Dans cette optique, après une large consultation publique, la chancellerie publia un projet de réforme de la responsabilité civile en mars 2017. Depuis cette date, peu d’avancées furent constatées notamment du fait de blocages générés par certaines propositions de réforme. Convaincus de la nécessité de se doter d’un droit de la responsabilité moderne et lisible, plusieurs sénateurs prirent néanmoins l’initiative de déposer une proposition de loi.

L’état d’esprit qui habite ce texte est parfaitement retranscrit dans l’exposé des motifs : les « rapporteurs ont entendu dégager les axes les plus consensuels de la réforme, écartant certains sujets bloquants ». En somme, il s’agit de consacrer les propositions du projet de la chancellerie sur lesquelles une unanimité semble se dégager et de remettre à plus tard la discussion sur les sujets plus épineux.

Si la volonté d’avancer après une trop longue période de stagnation peut se comprendre, l’on ne peut qu’être étonné par la visée court-termiste de la démarche.

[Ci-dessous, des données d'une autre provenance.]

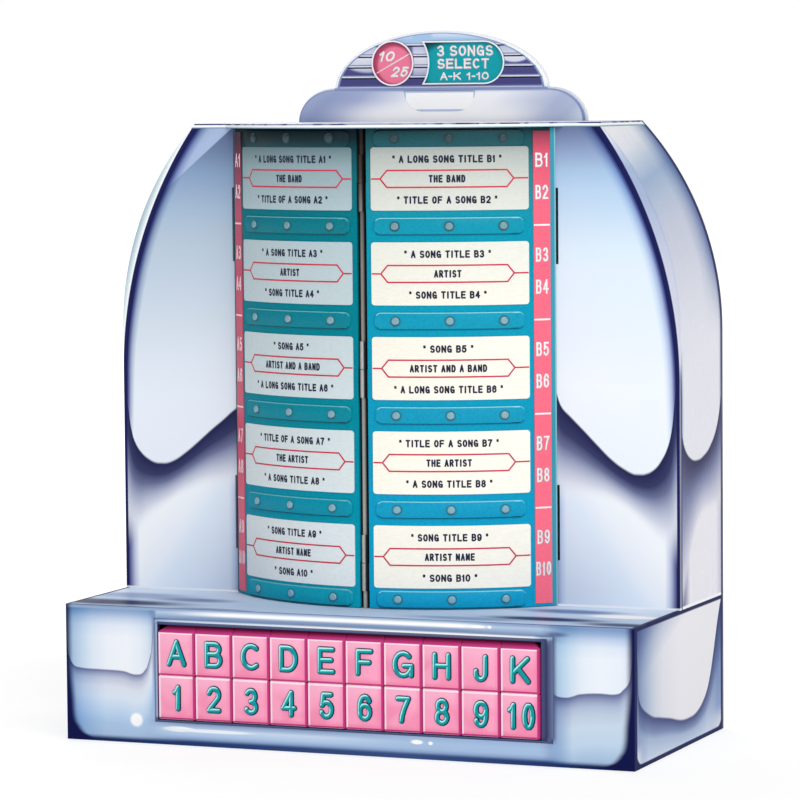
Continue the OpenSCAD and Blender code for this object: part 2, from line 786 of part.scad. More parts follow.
// Sockets at both ends of the lamp, fixed to the light box wall
module lamp_holders() {
    x = lamp_len / 2 + holder_gap;
    color("whitesmoke") for (side = [-1, 1]) handed(side) difference() {
        block([x, lamp_y - lamp_d / 2, lamp_z - lamp_d / 2 - holder_edge],
              [x + holder_w, light_box_y, lamp_z + lamp_d / 2 + holder_edge]);
        for (k = [-1, 1]) translate([x - over, lamp_y, lamp_z + k * lamp_pin_off])
            rotate([0, 90, 0]) cylinder(d = lamp_pin_d + fit, h = lamp_pin_len + 2 * over, $fn = 24);
    }
}

// Spun round the speaker's axis: distances from the axis and forward from the back panel
module speaker_turned(profile) {
    translate([0, back_in, speaker_z]) rotate([90, 0, 0]) rotate_extrude($fn = 120) polygon(profile);
}

// Flange, basket and magnet in one piece
module speaker_frame() {
    rim = speaker_d / 2;
    magnet = magnet_d / 2;
    basket = speaker_depth - magnet_h;
    color("darkslategray") speaker_turned([
        [rim - flange_w, 0], [rim, 0], [rim, flange_t], [rim - flange_w + 2 * basket_t, flange_t],
        [magnet + 2 * basket_t, basket], [magnet, speaker_depth], [0, speaker_depth], [0, basket - basket_t],
        [magnet, basket - basket_t], [rim - flange_w, flange_t]
    ]);
}

// Paper cone with its roll at the edge and a domed cap in the middle
module speaker_cone() {
    rim = speaker_d / 2 - flange_w - fit;
    throat = magnet_d / 4;
    color("dimgray") speaker_turned([
        [rim - cone_roll, cone_t], [rim, fit], [rim, cone_t], [rim - cone_roll, 2 * cone_t],
        [throat + cone_t, cone_floor], [throat, cone_floor], [throat, cone_floor - throat_h],
        [0, cone_floor - throat_h - cap_rise], [0, cone_floor - throat_h - cap_rise - cone_t],
        [throat, cone_floor - throat_h - cone_t]
    ]);
}

// Circuit board with a heat sink and two capacitors
module sound_board() {
    z = floor_top + sound_post_h;
    color("darkgreen") translate([sound_x, sound_y, z]) {
        block([-sound_w / 2, -sound_d / 2, 0], [sound_w / 2, sound_d / 2, board_t]);
        translate([part_edge - sound_w / 2, part_edge - sound_d / 2, board_t]) cube(sink_size);
        for (k = [0, 1]) translate([sound_w / 2 - part_edge - cap_d / 2 - k * cap_pitch, 0, board_t])
            cylinder(d = cap_d, h = cap_h);
    }
}

// Rubber gland that closes the cable's way out
module cable_gland() {
    color("black") difference() {
        union() {
            bar_y(gland_x, gland_z, back_in - 2 * gland_flange_t, back_y, gland_d);
            bar_y(gland_x, gland_z, back_in - gland_flange_t, back_in, gland_flange_d);
        }
        bar_y(gland_x, gland_z, back_in - 2 * gland_flange_t - over, back_y + over, gland_bore);
    }
}

// Curved leaf with its hinge barrels and two latch tabs
module leaf(side) {
    barrel_low = side < 0 ? barrel_gap / 2 : -barrel_len - barrel_gap / 2;
    color("darkcyan") handed(side) difference() {
        union() {
            difference() {
                leaf_layer(leaf_r - leaf_t, leaf_r, spine_gap, leaf_end_s, leaf_low, leaf_high);
                block([0, panel_y - leaf_gap, leaf_low - over], [half_w, back_in, leaf_high + over]);
            }
            for (z = hinge_heights) translate([0, pin_y, z + barrel_low]) {
                cylinder(d = barrel_d, h = barrel_len, $fn = 48);
                block([barrel_d / 4, -leaf_t / 3, 0], [spine_gap + leaf_t, leaf_t / 3, barrel_len]);
            }
            for (z = latch_heights)
                block([leaf_end_x - latch_inset - latch_t, panel_y - leaf_gap - leaf_t / 2, z - latch_h / 2],
                      [leaf_end_x - latch_inset, panel_y + sheet + latch_reach, z + latch_h / 2]);
        }
        translate([0, pin_y, leaf_low - over])
            cylinder(d = pin_d + 2 * pin_clear, h = leaf_high - leaf_low + 2 * over, $fn = 48);
        for (k = [0 : card_rows], n = [-1 : 1])
            leaf_stud(rivet_s(n), rail_z(k), leaf_r - leaf_t - over, leaf_r + over, rivet_d + 2 * rivet_clear);
    }
}

module leaf_rails(side) {
    color("cadetblue") handed(side) for (k = [0 : card_rows]) difference() {
        leaf_layer(leaf_r + film_t, leaf_r + rail_t, rail_from, rail_to,
                   rail_z(k) - rail_h / 2, rail_z(k) + rail_h / 2);
        for (n = [-1 : 1])
            leaf_stud(rivet_s(n), rail_z(k), leaf_r - over, leaf_r + rail_t + over, rivet_d + 2 * rivet_clear);
    }
}

module leaf_rivets(side) {
    color("silver") handed(side) for (k = [0 : card_rows], n = [-1 : 1]) {
        leaf_stud(rivet_s(n), rail_z(k), leaf_r - leaf_t, leaf_r + rail_t, rivet_d);
        leaf_stud(rivet_s(n), rail_z(k), leaf_r + rail_t, leaf_r + rail_t + rivet_head_h, rivet_head_d);
    }
}

module leaf_cards(side) {
    color("cornsilk") handed(side) for (k = [0 : card_rows - 1])
        leaf_layer(leaf_r + film_t, leaf_r + card_t, card_from, card_to,
                   card_z(k) - card_h / 2, card_z(k) + card_h / 2);
}

module leaf_index(side) {
    color("palevioletred") handed(side)
        leaf_layer(leaf_r + film_t, leaf_r + card_t, index_from, index_to,
                   leaf_low + index_end_gap, leaf_high - index_end_gap);
}

base_housing();
base_floor();
feet();
floor_screws();
key_bezel();
key_guide();
key_springs();
switch_board();
key_switches();
cheek(-1);  // cheek_left
cheek(1);  // cheek_right
side_band(-1);  // side_band_left
side_band(1);  // side_band_right
back_panel();
back_screws();
hood();
dome_plate();
shoulder_plate();
price_disc();
price_window();
coin_plate();
spine_pin();
spine_post();
light_box();
lamp_tube();
lamp_holders();
speaker_frame();
speaker_cone();
sound_board();
cable_gland();
leaf(-1);  // left_leaf
leaf_rails(-1);  // left_rails
leaf_rivets(-1);  // left_rivets
leaf_cards(-1);  // left_cards
leaf_index(-1);  // left_index
leaf(1);  // right_leaf
leaf_rails(1);  // right_rails
leaf_rivets(1);  // right_rivets
leaf_cards(1);  // right_cards
leaf_index(1);  // right_index
key(0, 1);  // key_a
key(1, 1);  // key_b
key(2, 1);  // key_c
key(3, 1);  // key_d
key(4, 1);  // key_e
key(5, 1);  // key_f
key(6, 1);  // key_g
key(7, 1);  // key_h
key(8, 1);  // key_j
key(9, 1);  // key_k
key(0, 0);  // key_1
key(1, 0);  // key_2
key(2, 0);  // key_3
key(3, 0);  // key_4
key(4, 0);  // key_5
key(5, 0);  // key_6
key(6, 0);  // key_7
key(7, 0);  // key_8
key(8, 0);  // key_9
key(9, 0);  // key_10
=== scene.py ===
# %% [markdown]
# # A tabletop jukebox
# The selector stands on a table: a wide base with twenty push keys, an arched cabinet above it, two hinged
# leaves of title cards and a crest with a price disc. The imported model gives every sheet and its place,
# so this lesson adds what the hand and the paint brush would add: rounded keys with raised legends,
# pressed rails, printed cards, and an enamel that is airbrushed to look like polished chrome.

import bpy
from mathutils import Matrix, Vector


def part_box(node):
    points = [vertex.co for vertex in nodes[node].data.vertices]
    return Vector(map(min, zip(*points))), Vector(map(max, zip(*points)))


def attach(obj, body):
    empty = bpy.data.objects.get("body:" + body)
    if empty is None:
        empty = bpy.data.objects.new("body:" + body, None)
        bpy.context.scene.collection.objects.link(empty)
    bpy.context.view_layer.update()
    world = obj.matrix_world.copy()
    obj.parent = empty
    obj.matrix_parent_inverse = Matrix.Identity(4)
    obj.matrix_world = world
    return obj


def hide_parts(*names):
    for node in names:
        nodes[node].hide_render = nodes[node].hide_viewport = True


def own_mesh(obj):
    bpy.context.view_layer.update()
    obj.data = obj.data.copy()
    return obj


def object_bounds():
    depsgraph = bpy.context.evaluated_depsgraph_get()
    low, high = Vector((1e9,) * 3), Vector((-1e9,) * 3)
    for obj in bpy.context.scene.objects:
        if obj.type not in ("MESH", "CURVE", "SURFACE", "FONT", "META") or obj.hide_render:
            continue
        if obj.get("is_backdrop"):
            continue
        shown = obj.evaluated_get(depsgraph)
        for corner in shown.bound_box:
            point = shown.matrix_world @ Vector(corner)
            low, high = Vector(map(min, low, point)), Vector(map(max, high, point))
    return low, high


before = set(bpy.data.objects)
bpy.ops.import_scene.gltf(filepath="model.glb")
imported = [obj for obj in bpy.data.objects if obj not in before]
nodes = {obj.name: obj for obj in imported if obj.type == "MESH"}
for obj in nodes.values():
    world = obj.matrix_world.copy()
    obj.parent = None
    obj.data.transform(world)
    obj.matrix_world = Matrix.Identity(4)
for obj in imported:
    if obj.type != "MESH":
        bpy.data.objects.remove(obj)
cad_box = [list(corner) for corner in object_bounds()]

import math

import bpy
from mathutils import Matrix, Vector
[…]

Parmi les points qualifiés de « consensuels », quels sont ceux retenus par la proposition de la loi ?

À l’instar de l’ordonnance du 10 février 2016, l’un des objectifs principaux de la réforme est d’inscrire dans le marbre de la loi, les normes qui ont progressivement été dégagées par le juge depuis 1804. La responsabilité pour faute est réaffirmée tandis que les autres fondements de responsabilité, bâtis de toute pièce par la jurisprudence, seront législativement consacrés : il en va ainsi de la responsabilité du fait des choses (art. 1242) ou encore des cas de responsabilité du fait d’autrui qui n’avait pas été reconnus en 1804 (art. 1245 et 1246).

Des principes structurants de notre droit de la responsabilité civile, tels que le principe de réparation intégrale du préjudice (art. 1235) ou le principe de non-cumul des responsabilités (art. 1233) sont également consacrés par la proposition de loi. Des modifications plus novatrices figurent également dans la proposition de loi.

C’est par exemple le cas de l’admission d’une dérogation au principe de non-cumul pour la réparation du dommage corporel (art. 1233), de la consécration d’une obligation pour la victime de ne pas aggraver, et donc de minimiser, son dommage (article 1264), de la consécration par décret de la nomenclature Dinthilac encadrant la réparation des préjudices corporels ou encore de la remise en cause de la jurisprudence en matière de responsabilité d’un cocontractant envers les tiers du fait d’un manquement contractuel.

Le tiers ne pourra se prévaloir directement d’un manquement contractuel que s’il ne peut pas agir sur un autre fondement de responsabilité et qu’il dispose d’un intérêt légitime (art.  1234).

Voilà donc les principales mesures retenues par la proposition de la loi sénatoriale. Ce sont toutefois celles qui sont abandonnées qui ont le plus donné lieu à  regrets et à discussion de la part de la doctrine ! Ces abandons seront envisagés dans une prochaine chronique.